The nine exceptional recipients of the 2021 The Center for Fiction/Susan Kamil Emerging Writer Fellowships are Joshua Borja, Gina Chung, Caleb Gayle, Senny George, Jared Jackson, Jen Lue, Mary Wang, Katie Yee, and Na Zhong. Each Fellow receives a $5,000 grant, mentorship with a distinguished editor, and publication in the annual fellows anthology.

The Fellows were selected from an impressive pool of 530 applicants in a blind judging process by writers Nicola DeRobertis-Theye (The Vietri Project), Sidik Fofana (Stories from the Tenants Downstairs), and Erin Somers (Stay Up with Hugo Best).

Each year, the judges panel of The Center for Fiction / Susan Kamil Emerging Writer Fellowships grant Honorable Mention / Alternate and Honorable Mention to praiseworthy applicants who do not receive fellowships.

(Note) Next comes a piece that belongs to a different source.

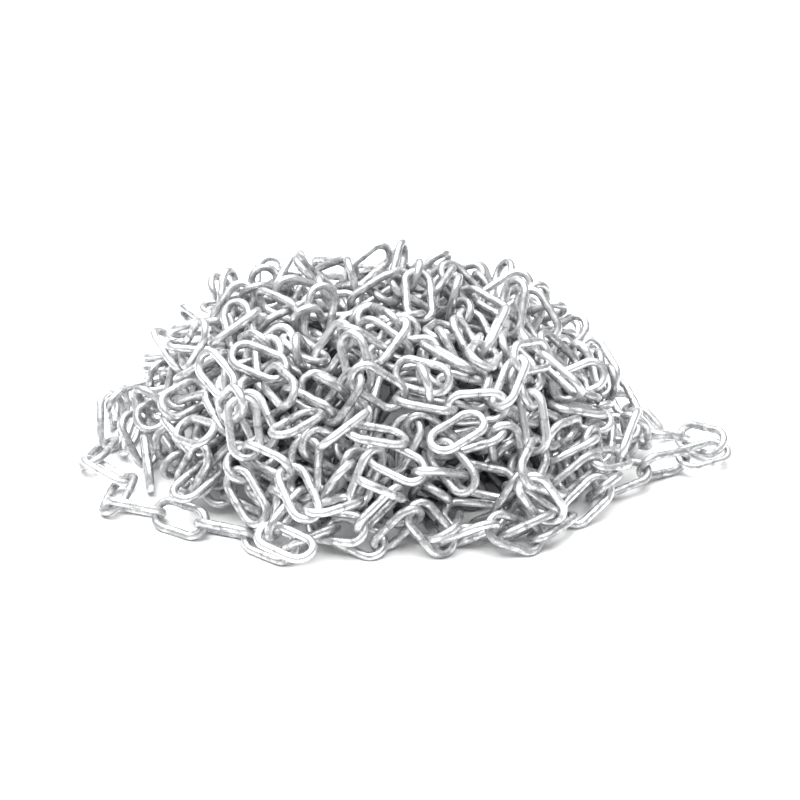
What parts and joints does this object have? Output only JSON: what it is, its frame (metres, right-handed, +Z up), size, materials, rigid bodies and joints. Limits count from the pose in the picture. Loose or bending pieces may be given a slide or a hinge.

The panel recommends an alternate in the event that anyone selected as a Fellow is unable to accept the Fellowship. Honorable Mention is considered a significant achievement and we congratulate these applicants.

The following exceptional writers have been awarded Honorable Mention status: Linden Crawford, Sonia Feigelson (Alternate), Amanda Horn, Hannah Kingsley-Ma, JL Akagi, and Shayne Terry.

The Emerging Writer Fellowships are open to all early-career writers residing within the five boroughs of New York City. The Fellowship period began in October 2021 and lasted for 12 months. Along with a $5,000 grant and studio space at The Center for Fiction’s physical location in downtown Brooklyn, the Fellowship recipients work closely with an experienced editor to shape first books for submission, attend group dinners with notable agents, editors, and published writers, and take part in two public readings. In addition, their fiction is included in an anthology that is distributed to agents and editors.

Photos by Roque Nonini

Meet Our 2021 Fellows

  • Josh-5

    Josh Borja

    Josh Borja

    Josh Borja is an educator and writer based in New York City. He has taught with CUNY Brooklyn College, the New York City College of Technology, NYU Shanghai, NYU Washington Square, Legal Outreach, and the Johns Hopkins summer program. His courses have ranged from writing-intensive Physics Laboratory courses, to English Grammar, English Composition, and Writing & Imagination.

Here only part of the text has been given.